However corrupt the politics (ranked 142 out of 163 countries in Transparency International), Nigerians do enjoy freedom of expression, which is guaranteed in the constitution. However, touchy issues, such as corruption and Sharia (Islamic) Law can bring (especially northern) state penalties.
Religious freedom is also guaranteed by the constitution, however, discrimination is rampant. Furthermore, in some northern areas, where Sharia law is imposed, non-Islamic residents have a difficult time going about their lives.
Freedom of assembly is “generally respected in practice,” however, Amnesty International has reported that numerous rallies backing the separatist movement MASSOB were forcibly broken up.
Education is free until university yet it is not compulsory. Secondary School in Nigeria lasts for 6 years, and is split between Junior Secondary School (JSS) and Senior Secondary School (SSS). For JSS, the compulsory curriculum includes “English, mathematics, integrated science, social studies, introductory technology, business studies, home economics, art, French or Arabic, agricultural science, music, physical education, health education. Students are also required to select a Nigerian language.” In the SSS, the core curriculum is made up of “English language, one Nigerian language, mathematics, one science subject, one social science subject, and agricultural science or a vocational subject. In addition students must take three elective subjects, one of which may be dropped in the third year.” Boarding schools are a common option for many in Senior Secondary School. Almost all schools have some sort of dress code, however it varies depending on the climate and school.
Following secondary school, exams are required for entrance into universities. However, in 1998, the universities revealed that they only had the capacity for 20% of all qualified applicants. The general opinion holds that federal universities are much better funded and staffed than their state counterparts.
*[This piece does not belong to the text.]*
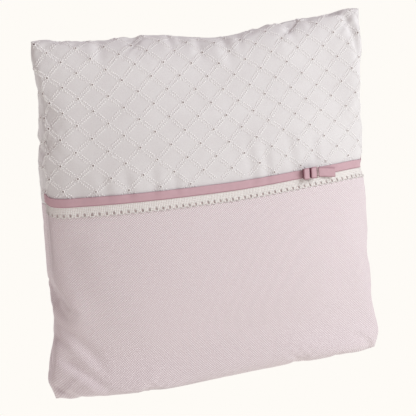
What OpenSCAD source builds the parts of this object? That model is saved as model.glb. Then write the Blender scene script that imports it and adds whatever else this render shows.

23% of the nation’s total 400,000 teachers lack certification, which is required by law to teach.
Nigeria spends only .76% of is GNP on education, as compared to poorer countries in Africa (Angola, Kenya) which spend over 5%.
The nation’s literacy rate is 68%.
Government Granted “Rights of Age”
However little a vote means in Nigeria due to the exorbitant amounts of political corruption, the voting age is currently 18.
There is currently no drinking age for Nigeria.
The age of consent (for male-female sex only) is 13.
There is currently no conscription in Nigeria.
Both male-male and female-female sex are illegal in some regions. Individual states are allowed to introduce their own penal codes, and some northern states have done so. These new codes almost always have a Sharia bend. For example, the drinking of alcohol by Muslims, stealing, and zina (adultery) both have Sharia hudud punishments of flogging for alcohol, amputation of a hand for stealing, and stoning for adultery. In the south, homosexuality is punished by a 14 year death sentence, and in the 12 northern states which have Sharia law, it is punishable by stoning.
Abortions are only permissible to save the life of a woman.
Only 1 in 9 married Nigerian couples use birth control
One third of Nigeria’s population has ages ranging from 10 to 24.